Work to be completed – Repeat every line below exactly as it reads.

Available data –
• • • • • • •
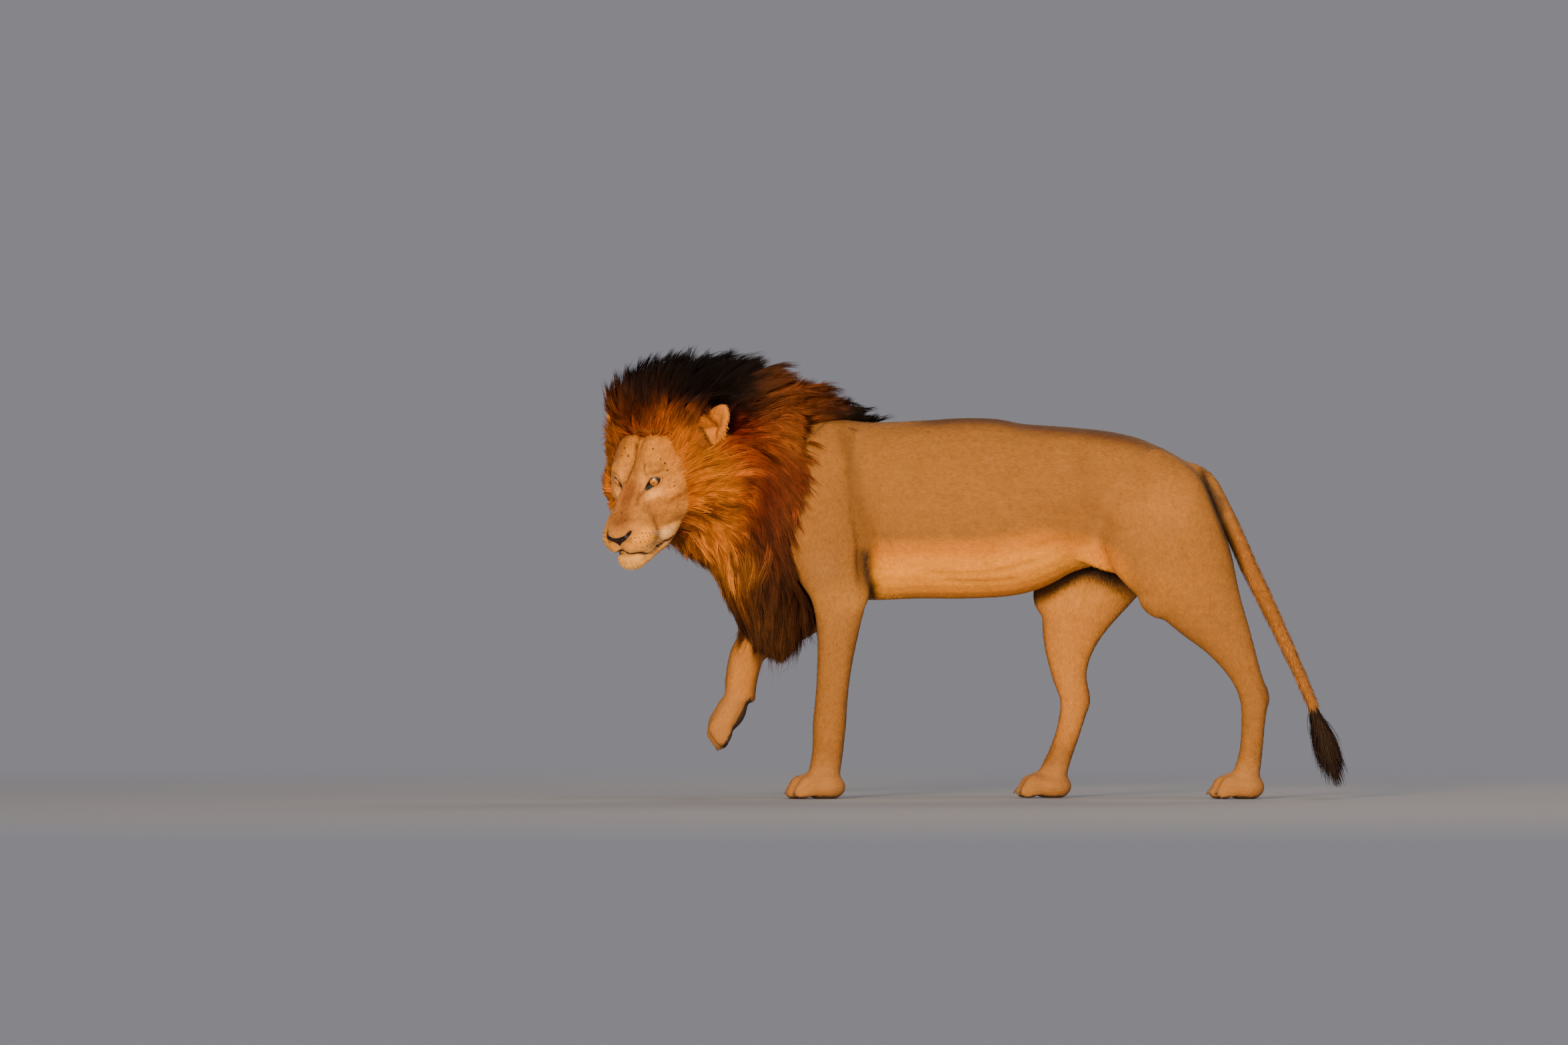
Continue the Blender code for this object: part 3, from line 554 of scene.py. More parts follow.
FACE_FORMS = [  # swellings and hollows on both sides: back, outwards, up, their radii, and the height
    ((0.058, 0.058, -0.026), (0.036, 0.02, 0.026), 0.008),  # whisker pads
    ((0.014, 0.02, -0.036), (0.016, 0.018, 0.018), 0.005),
    ((0.115, 0.056, -0.03), (0.022, 0.022, 0.034), -0.006),  # behind the whisker pads
    ((0.1, 0.052, 0.028), (0.046, 0.014, 0.018), -0.005),  # beside the nose
    ((0.14, 0.058, 0.062), (0.026, 0.022, 0.019), -0.012),  # eye sockets
    ((0.17, 0.056, 0.096), (0.028, 0.026, 0.016), 0.008),  # brows
    ((0.185, 0.088, 0.028), (0.046, 0.03, 0.024), 0.008),  # cheekbones
    ((0.24, 0.104, 0.088), (0.04, 0.03, 0.026), -0.006),  # temples
    ((0.27, 0.11, -0.05), (0.06, 0.04, 0.06), 0.012),  # jaw muscles
    ((0.225, 0.034, 0.128), (0.048, 0.02, 0.03), 0.005),  # forehead
    ((0.215, 0.0, 0.125), (0.06, 0.01, 0.04), -0.006),  # the groove along it
    ((0.075, 0.056, -0.083), (0.05, 0.02, 0.008), -0.007),  # the line of the mouth
    ((0.022, 0.028, -0.066), (0.024, 0.024, 0.008), -0.006),
]


def sculpt(obj, forms, places):
    """Raise soft swellings on obj, and press hollows into it. places are its points, in the forms' frame."""
    height = np.zeros(len(places))
    mirrored = places * (1, -1, 1)
    for centre, radii, rise in forms:
        height += rise * near(places, centre, radii)
        if centre[1]:
            height += rise * near(mirrored, centre, radii)
    raise_skin(obj, height)


FACE_COAT_DEPTH = 0.0015


def head_form():
    """The head in its own frame, without ears or eyes."""
    parts = [skull(), muzzle(), jaw()]
    parts += pair((0.06, 0.036, -0.03), (0.05, 0.031, 0.042), (0, -4, 8))  # whisker pads
    parts += pair((0.074, 0.038, -0.058), (0.046, 0.02, 0.024))  # upper lips
    parts += pair((0.026, 0.017, -0.03), (0.022, 0.022, 0.026))
    parts.append(mass((0.018, 0, -0.002), (0.018, 0.036, 0.018), (0, 25, 0)))  # nose
    obj = fuse("head", parts, HEAD_VOXEL, 14)
    sculpt(obj, FACE_FORMS, points_of(obj))
    raise_skin(obj, -FACE_COAT_DEPTH)
    return obj


EAR_DEPTH, EAR_WIDTH, EAR_HEIGHT = 0.019, 0.042, 0.066  # half measures of an ear with its coat
UNDER_COAT = 0.97  # the bare ear's share of them


def ear(side):
    """A rounded shell, hollow towards the front and outside, in the head's frame."""
    bm = bmesh.new()
    bmesh.ops.create_icosphere(bm, subdivisions=5, radius=1)
    points = np.array([v.co for v in bm.verts])
    height = points[:, 2]
    shape = np.empty_like(points)
    shape[:, 0] = points[:, 0] * EAR_DEPTH
    shape[:, 1] = points[:, 1] * EAR_WIDTH * (1 - 0.18 * np.clip(height, -1, 1))
    shape[:, 2] = height * EAR_HEIGHT
    inside = np.exp(-((points[:, 1] / 0.62) ** 2) - ((height - 0.05) / 0.72) ** 2)
    shape[:, 0] += np.where(points[:, 0] < 0, 0.026 * inside, 0.01 * inside)
    for v, place in zip(bm.verts, shape * UNDER_COAT):
        v.co = place
    bm.transform(ear_place(side))
    return object_of("ear", bm)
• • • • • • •
Output for this exercise –
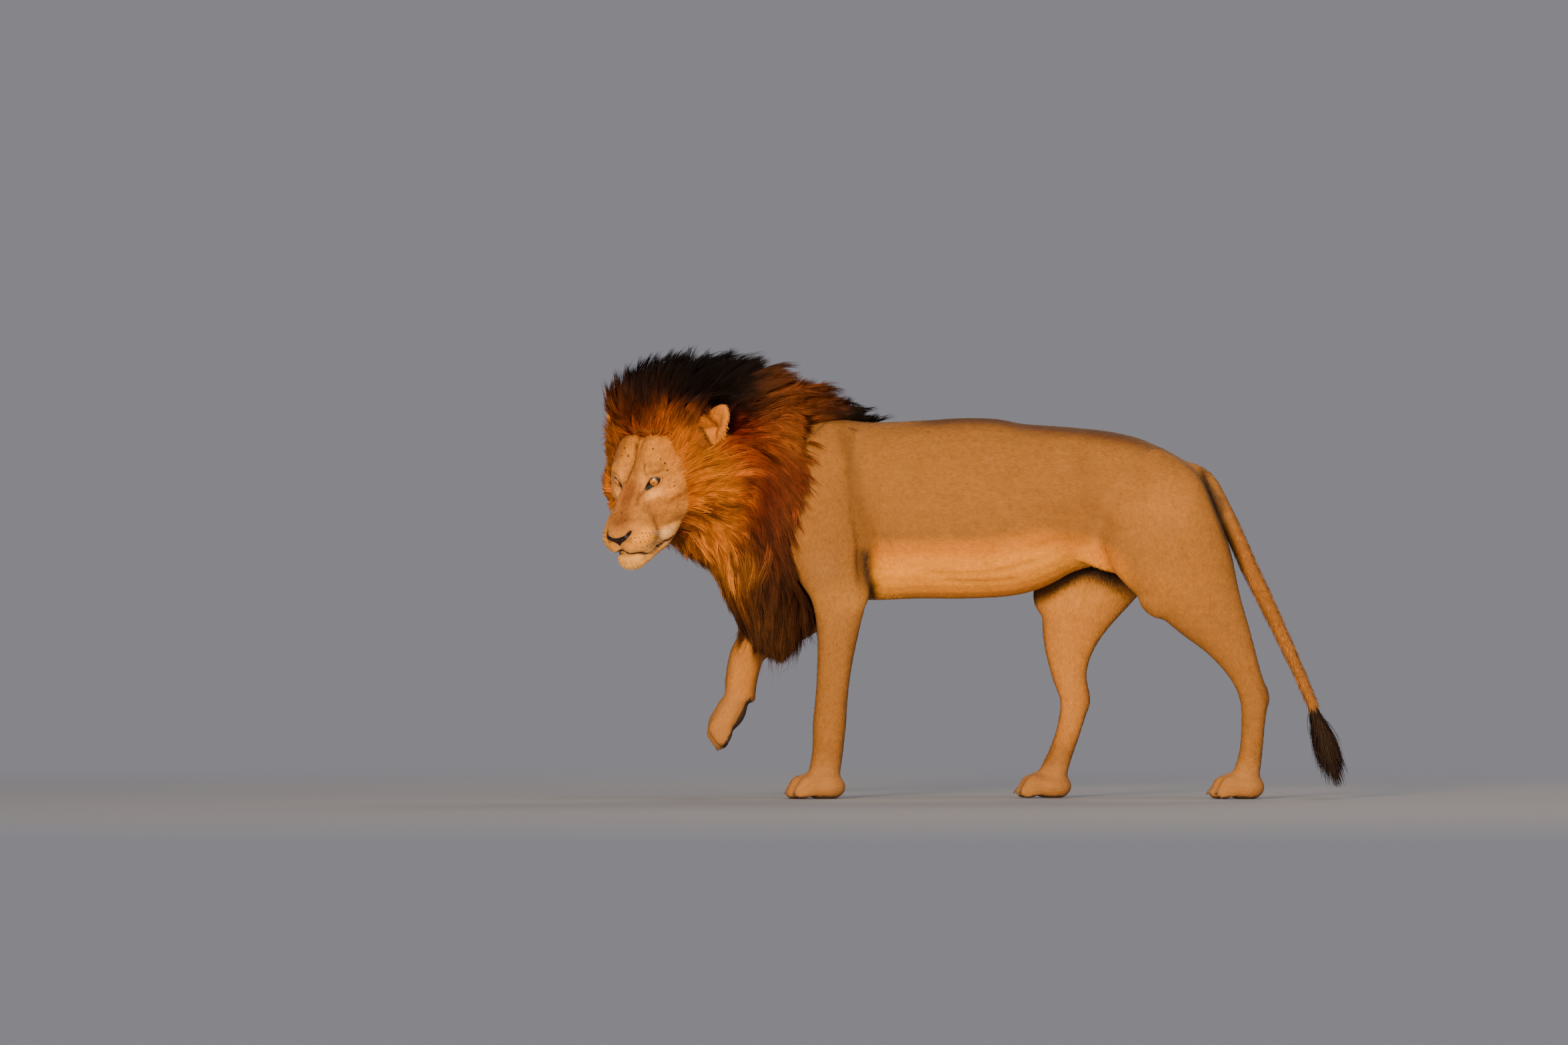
Continue the Blender code for this object: part 3, from line 554 of scene.py. More parts follow.
FACE_FORMS = [  # swellings and hollows on both sides: back, outwards, up, their radii, and the height
    ((0.058, 0.058, -0.026), (0.036, 0.02, 0.026), 0.008),  # whisker pads
    ((0.014, 0.02, -0.036), (0.016, 0.018, 0.018), 0.005),
    ((0.115, 0.056, -0.03), (0.022, 0.022, 0.034), -0.006),  # behind the whisker pads
    ((0.1, 0.052, 0.028), (0.046, 0.014, 0.018), -0.005),  # beside the nose
    ((0.14, 0.058, 0.062), (0.026, 0.022, 0.019), -0.012),  # eye sockets
    ((0.17, 0.056, 0.096), (0.028, 0.026, 0.016), 0.008),  # brows
    ((0.185, 0.088, 0.028), (0.046, 0.03, 0.024), 0.008),  # cheekbones
    ((0.24, 0.104, 0.088), (0.04, 0.03, 0.026), -0.006),  # temples
    ((0.27, 0.11, -0.05), (0.06, 0.04, 0.06), 0.012),  # jaw muscles
    ((0.225, 0.034, 0.128), (0.048, 0.02, 0.03), 0.005),  # forehead
    ((0.215, 0.0, 0.125), (0.06, 0.01, 0.04), -0.006),  # the groove along it
    ((0.075, 0.056, -0.083), (0.05, 0.02, 0.008), -0.007),  # the line of the mouth
    ((0.022, 0.028, -0.066), (0.024, 0.024, 0.008), -0.006),
]


def sculpt(obj, forms, places):
    """Raise soft swellings on obj, and press hollows into it. places are its points, in the forms' frame."""
    height = np.zeros(len(places))
    mirrored = places * (1, -1, 1)
    for centre, radii, rise in forms:
        height += rise * near(places, centre, radii)
        if centre[1]:
            height += rise * near(mirrored, centre, radii)
    raise_skin(obj, height)


FACE_COAT_DEPTH = 0.0015


def head_form():
    """The head in its own frame, without ears or eyes."""
    parts = [skull(), muzzle(), jaw()]
    parts += pair((0.06, 0.036, -0.03), (0.05, 0.031, 0.042), (0, -4, 8))  # whisker pads
    parts += pair((0.074, 0.038, -0.058), (0.046, 0.02, 0.024))  # upper lips
    parts += pair((0.026, 0.017, -0.03), (0.022, 0.022, 0.026))
    parts.append(mass((0.018, 0, -0.002), (0.018, 0.036, 0.018), (0, 25, 0)))  # nose
    obj = fuse("head", parts, HEAD_VOXEL, 14)
    sculpt(obj, FACE_FORMS, points_of(obj))
    raise_skin(obj, -FACE_COAT_DEPTH)
    return obj


EAR_DEPTH, EAR_WIDTH, EAR_HEIGHT = 0.019, 0.042, 0.066  # half measures of an ear with its coat
UNDER_COAT = 0.97  # the bare ear's share of them


def ear(side):
    """A rounded shell, hollow towards the front and outside, in the head's frame."""
    bm = bmesh.new()
    bmesh.ops.create_icosphere(bm, subdivisions=5, radius=1)
    points = np.array([v.co for v in bm.verts])
    height = points[:, 2]
    shape = np.empty_like(points)
    shape[:, 0] = points[:, 0] * EAR_DEPTH
    shape[:, 1] = points[:, 1] * EAR_WIDTH * (1 - 0.18 * np.clip(height, -1, 1))
    shape[:, 2] = height * EAR_HEIGHT
    inside = np.exp(-((points[:, 1] / 0.62) ** 2) - ((height - 0.05) / 0.72) ** 2)
    shape[:, 0] += np.where(points[:, 0] < 0, 0.026 * inside, 0.01 * inside)
    for v, place in zip(bm.verts, shape * UNDER_COAT):
        v.co = place
    bm.transform(ear_place(side))
    return object_of("ear", bm)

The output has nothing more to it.